Federal Register details
- Federal Register document number: 98-14689
- Publication date: June 2, 1998

= Executive Order 13087 =

1998 United States executive order

Executive Order 13087 was signed by U.S. President Bill Clinton on May 28, 1998, amending Executive Order 11478 to prohibit discrimination based on sexual orientation in the competitive service of the federal civilian workforce. The order also applies to employees of the government of the District of Columbia, and the United States Postal Service. However, it does not apply to positions and agencies in the excepted service, such as the Central Intelligence Agency, National Security Agency, and the Federal Bureau of Investigation.

In a statement issued the same day that he signed the order, President Clinton said:

The Executive Order states Administration policy but does not and cannot create any new enforcement rights (such as the ability to proceed before the Equal Employment Opportunity Commission).
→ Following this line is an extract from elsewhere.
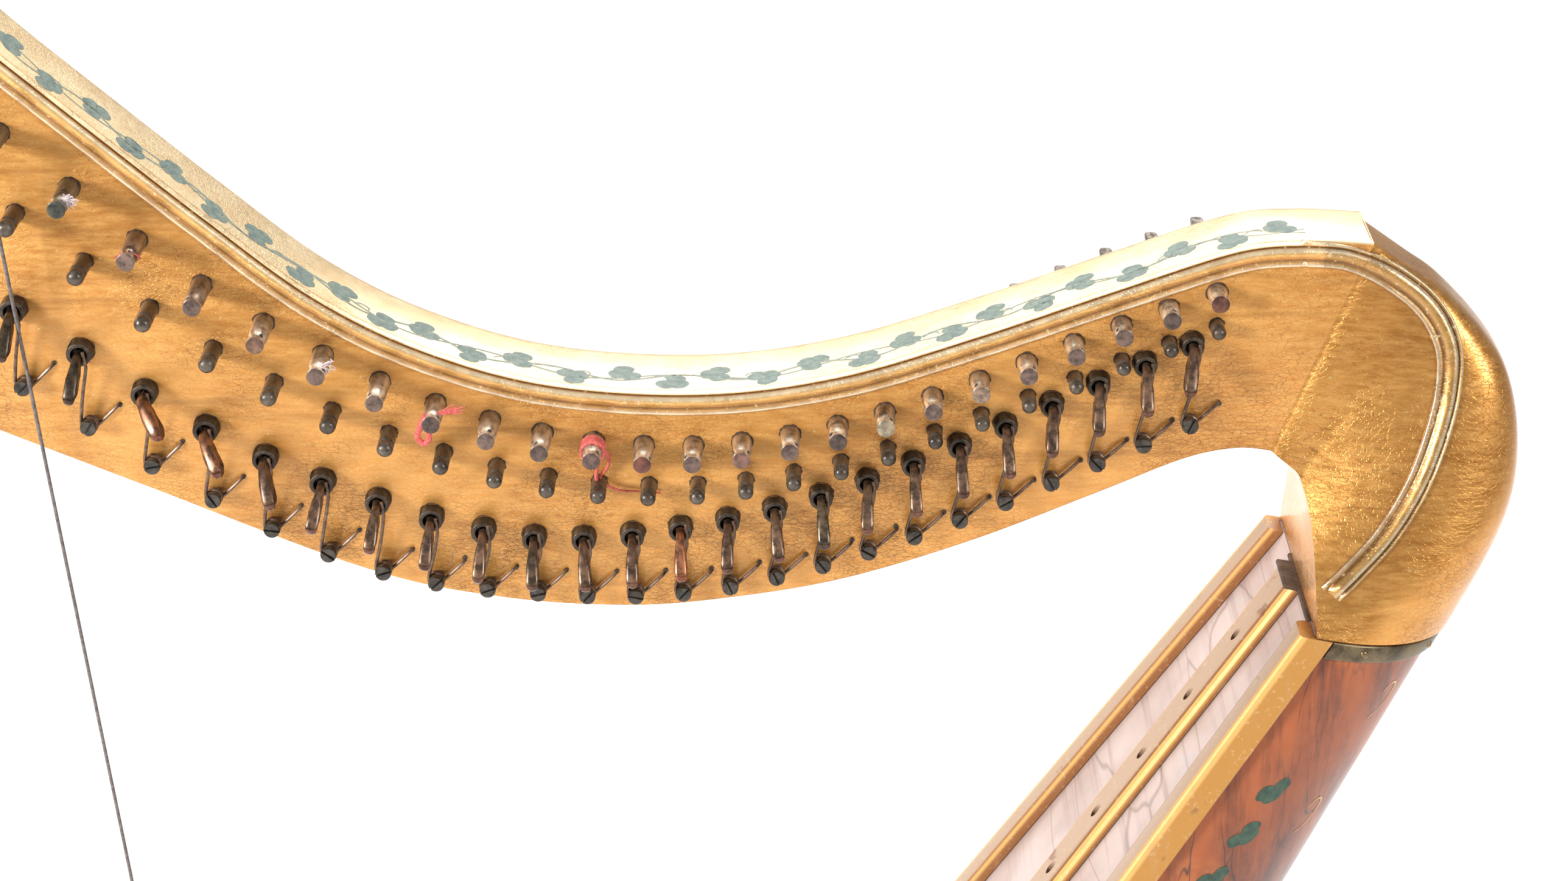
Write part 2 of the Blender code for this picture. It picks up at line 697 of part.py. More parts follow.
# Moving pieces ------------------------------------------------------------------------------
def square_ring(half, y, sides):
    ring = []
    for point in circle(1.0, y, sides):
        scale = half / max(abs(point.x), abs(point.z))
        ring.append(Vector((point.x * scale, y, point.z * scale)))
    return ring


def make_tuning_pin(index, material):
    """Pin through the neck: a square for the key behind, a waist and a flat head in front."""
    reach = mix(PIN_REACH_BASS, PIN_REACH_TREBLE, index)
    key = PIN_KEY_SQUARE / 2
    rings = [square_ring(key * 0.85, BACK_Y + PIN_KEY_REACH, PIN_SIDES),
             square_ring(key, BACK_Y + 0.3 * PIN_KEY_REACH, PIN_SIDES),
             circle(PIN_RADIUS, BACK_Y + 0.12 * PIN_KEY_REACH, PIN_SIDES),
             circle(PIN_RADIUS, FACE_Y - 0.35 * reach, PIN_SIDES),
             circle(PIN_WAIST_RADIUS, FACE_Y - reach + 1.5 * PIN_HEAD_LENGTH, PIN_SIDES),
             circle(PIN_WAIST_RADIUS, FACE_Y - reach + 1.1 * PIN_HEAD_LENGTH, PIN_SIDES),
             circle(PIN_HEAD_RADIUS, FACE_Y - reach + 0.8 * PIN_HEAD_LENGTH, PIN_SIDES),
             circle(PIN_HEAD_RADIUS, FACE_Y - reach, PIN_SIDES)]
    spot = row_place(TUNING_ROW, index)
    return loft(f"tuning_pin_{index + 1:02d}", rings, material, world(spot.x, spot.y))


def blade_lever_rings(floor):
    """Flat lever: a stem out of the cup that turns down and widens into a thumb paddle."""
    path = ((0.0, 0.0), (0.22, 0.0), (0.44, 0.16), (0.66, 0.42), (0.86, 0.74), (1.0, 1.0))
    widths = (1.0, 1.0, 1.15, 1.75, 2.0, 0.9)
    start = floor - MM
    rings = []
    for k, (out, drop) in enumerate(path):
        before = path[max(k - 1, 0)]
        after = path[min(k + 1, len(path) - 1)]
        spot = Vector((start + (BLADE_REACH - start) * out, -BLADE_DROP * drop))
        run = Vector(((after[0] - before[0]) * (BLADE_REACH - start), -(after[1] - before[1]) * BLADE_DROP))
        across = Vector((-run.y, run.x)).normalized()
        width = min(BLADE_STEM_WIDTH * widths[k], BLADE_PADDLE_WIDTH) / 2
        thick = BLADE_STEM_THICKNESS / 2
        ring = []
        for side, span in ((-1, 0), (-0.7, 0.72), (0, 1), (0.7, 0.72),
                           (1, 0), (0.7, -0.72), (0, -1), (-0.7, -0.72)):
            point = spot + across * width * side
            ring.append(Vector((thick * span, -point.x, point.y)))
        rings.append(ring)
    return rings


def make_blade(index, material):
    """Semitone blade: shaft, collar cup and thumb lever in one turning piece."""
    radius = mix(COLLAR_RADIUS_BASS, COLLAR_RADIUS_TREBLE, index)
    seat = COLLAR_SEAT
    front = seat + COLLAR_HEIGHT
    floor = front - COLLAR_CUP_DEPTH
    profile = ((-BLADE_SHAFT_DEPTH, BLADE_SHAFT_RADIUS), (seat, BLADE_SHAFT_RADIUS), (seat + 0.05 * MM, radius),
               (front, 0.95 * radius), (front, 0.95 * radius - COLLAR_WALL), (floor, 0.95 * radius - COLLAR_WALL))
    name = f"semitone_blade_{index + 1:02d}"
    spot = row_place(BLADE_ROW, index)
    place_at = world(spot.x, spot.y, FACE_Y)
    rings = [circle(r, -out, SMALL_SIDES, turn=math.pi / SMALL_SIDES) for out, r in profile]
    blade = loft(name, rings, material, place_at)
    lever = loft(name + "_lever_tool", blade_lever_rings(floor), None, place_at)
    # Positive angles swing the lever's lower end towards +X, towards the string.
    turn = Matrix.Rotation(-math.radians(BLADE_ANGLES[index]), 4, "Y")
    blade.data.transform(turn)
    lever.data.transform(turn)
    combine(blade, lever, "UNION")
    return blade


def make_bass_string(material):
    """The one remaining string, from its tuning pin over the bridge pin to the soundboard."""
    start = string_start(0)
    end = string_end(0)
    pin_spot = row_place(TUNING_ROW, 0)
    pin = world(pin_spot.x - PIN_WAIST_RADIUS - STRING_RADIUS - 4 * MESH_GAP, pin_spot.y,
                FACE_Y - PIN_REACH_BASS + 1.3 * PIN_HEAD_LENGTH)
    run = (end - start).normalized()
    lean = abs(run.x * BOARD_INWARD.x + run.z * BOARD_INWARD.y)
    behind = end + run * (BOARD_THICKNESS + BAR_THICKNESS + STRING_TAIL) / lean
    path = [pin, start, end, behind]
    rings = []
    for k, point in enumerate(path):
        before = path[max(k - 1, 0)]
        after = path[min(k + 1, len(path) - 1)]
        along = (after - before).normalized()
        side = along.cross(Vector((0, 1, 0))).normalized()
        other = along.cross(side)
        rings.append([point + (side * math.cos(math.tau * n / 6) + other * math.sin(math.tau * n / 6))
                      * STRING_RADIUS for n in range(6)])
    return loft("bass_string", rings, material)


def make_materials():
    return {
        "gilding": make_material("aged_gilding", (0.72, 0.44, 0.15), 0.42, 0.35),
        "rosewood": make_material("figured_rosewood", (0.34, 0.09, 0.035), 0.3, 0.0),
        "spruce": make_material("painted_spruce", (0.72, 0.6, 0.55), 0.55, 0.0),
        "pale_wood": make_material("pale_edge_wood", (0.75, 0.62, 0.46), 0.5, 0.0),
        "plain_wood": make_material("plain_wood", (0.45, 0.31, 0.18), 0.6, 0.0),
        "nickel": make_material("aged_nickel", (0.5, 0.47, 0.43), 0.38, 0.9),
        "bronze": make_material("dark_bronze", (0.11, 0.075, 0.055), 0.3, 0.7),
        "brass": make_material("tarnished_brass", (0.27, 0.2, 0.1), 0.4, 0.8),
        "string": make_material("string_gut", (0.13, 0.1, 0.09), 0.5, 0.0),
    }


def build():
    clear_scene()
    materials = make_materials()
    make_neck(materials["gilding"])
    make_shoulder(materials["gilding"])
    make_pillar(materials["gilding"])
    make_soundbox(materials)
    make_band(materials["brass"])
    make_base(materials["gilding"])
    for index in range(STRING_COUNT):
        make_tuning_pin(index, materials["nickel"])
        make_blade(index, materials["bronze"])
    make_bass_string(materials["string"])


build()
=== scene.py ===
"""Looks of the small gilt harp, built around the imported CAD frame."""
import json
import math
import random

import bmesh
import bpy
from mathutils import Matrix, Vector
from mathutils.bvhtree import BVHTree

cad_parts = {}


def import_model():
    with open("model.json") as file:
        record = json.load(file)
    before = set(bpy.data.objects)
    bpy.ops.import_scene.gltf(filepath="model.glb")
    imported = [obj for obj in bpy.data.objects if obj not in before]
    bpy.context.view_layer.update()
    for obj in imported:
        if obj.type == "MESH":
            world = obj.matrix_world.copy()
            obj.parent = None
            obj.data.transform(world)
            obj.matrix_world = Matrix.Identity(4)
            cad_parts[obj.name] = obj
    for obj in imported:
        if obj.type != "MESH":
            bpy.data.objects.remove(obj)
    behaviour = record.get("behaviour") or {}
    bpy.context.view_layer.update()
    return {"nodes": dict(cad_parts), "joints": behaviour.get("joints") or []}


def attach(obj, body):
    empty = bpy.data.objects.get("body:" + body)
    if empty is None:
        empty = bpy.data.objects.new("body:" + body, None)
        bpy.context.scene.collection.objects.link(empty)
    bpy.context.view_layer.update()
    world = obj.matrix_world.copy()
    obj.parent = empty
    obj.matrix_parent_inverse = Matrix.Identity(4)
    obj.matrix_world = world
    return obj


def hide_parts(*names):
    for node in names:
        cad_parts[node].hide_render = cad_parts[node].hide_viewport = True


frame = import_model()
BODY = "harp_frame"
MM = 0.001

# Sizes shared with the CAD model, in neck coordinates (u to the right, v up) about its datum.
DATUM_X = 47.2 * MM
DATUM_HEIGHT = 590 * MM
STRING_COUNT = 24
FACE_Y = -10 * MM
NECK_THICKNESS = 28 * MM
NECK_BACK_ROUND = 6 * MM
NECK_ROUND_SHARE = 0.8
BACK_Y = FACE_Y + NECK_THICKNESS
PIN_REACH = (17 * MM, 8.3 * MM)
PIN_RADIUS = 2.7 * MM
PIN_WAIST = 3.2 * MM
BRIDGE_RADIUS = (2.3 * MM, 1.9 * MM)
BRIDGE_REACH = (13.5 * MM, 7 * MM)
GROOVE_SHARE = 0.7
GROOVE_DEPTH = 0.45 * MM
COLLAR_RADIUS = (3.4 * MM, 3.1 * MM)
COLLAR_HEIGHT = 3.6 * MM
COLLAR_SEAT = 0.4 * MM
SCREW_RADIUS = 2.2
WIRE_RADIUS = 0.47 * MM
PITCH_TAPER = 0.167
PITCH_TAPER_SKEW = 0.069
BLADE_ANGLES = (-9, -9, 35, 30, 16, -13, -9, -7, -5, 0, 6, 2, 3, 0, 8, 6, -1, 5, 5, 5, -3, -3, 0, -9)
BRIDGE_ROW = ((-197.4, 64.3), (-149, 26.2), (-105, 2.2), (-62.4, -10.4), (-22.6, -12.6),
              (15, -5.9), (52, 7.9), (88.5, 23.6), (112.7, 33.4))
SCREW_ROW = ((-199.2, 17), (-151.8, -15.6), (-109.4, -36.6), (-64, -43.6), (-25.4, -43.2),
             (8.6, -35.5), (46.6, -21.4), (83, -4.4), (106.7, 6.6))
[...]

Those rights can be granted only by legislation passed by the Congress, such as the Employment Non-Discrimination Act.

Federal employees cannot appeal claims of discrimination under Executive Order 13087 to the EEOC, but they can file complaints under the grievance procedure of the agency where they work and, under certain conditions, may appeal their claims to the Merit Systems Protection Board or the Office of Special Counsel.

Clinton had previously included "sexual orientation" in Executive Order 12968 (1995) when listing the characteristics forbidden as the basis for discrimination when granting federal employees access to classified information.

The order applied to civilian employees of the American military, but not to uniformed members of the armed forces, who, at the time, were covered by the Don't ask, don't tell directive issued by Clinton in 1993.

Opponents in Congress objected to the Order and said that it provided special privileges and "special breaks for special interests," Donald Devine, who headed the Office of Personnel Management from 1981 to 1995, criticized Clinton's decision to implement the non-discrimination policy by issuing an Executive Order, "issued out of the glare of public attention," and called on Congress to act to undo the President's action "before it can do much damage both to the orderly management of the government and to its equal employment policies generally." On June 11, 1998, the conservative Southern Baptist Convention passed a resolution asking the President to rescind the order and demanding that Congress nullify it if he did not do so. Later in 1998, several congressmen, including Republicans Bob Barr of Georgia and Joel Hefley of Colorado, introduced bills designed to overturn 13087 or to prohibit government agencies from spending any funds to enforce it. In August 1998, an amendment to the Commerce, Justice, State, Judiciary, and Related Agencies appropriations bill that sought to prohibit spending on behalf of 13087 failed in the House of Representatives on a vote of 176 to 252, the only recorded vote on the issue.

According to the Equal Employment Opportunity Commission:

Executive Order 13087 did not create any new rights; however, it did set the stage for positive and constructive action by all units of the federal government to make certain that the workplace is one free from harassment and discrimination.

In 2005, the Human Rights Campaign and others claimed that "the head of the Office of Special Counsel, Scott Bloch, refuses to enforce these longstanding non-discrimination protections."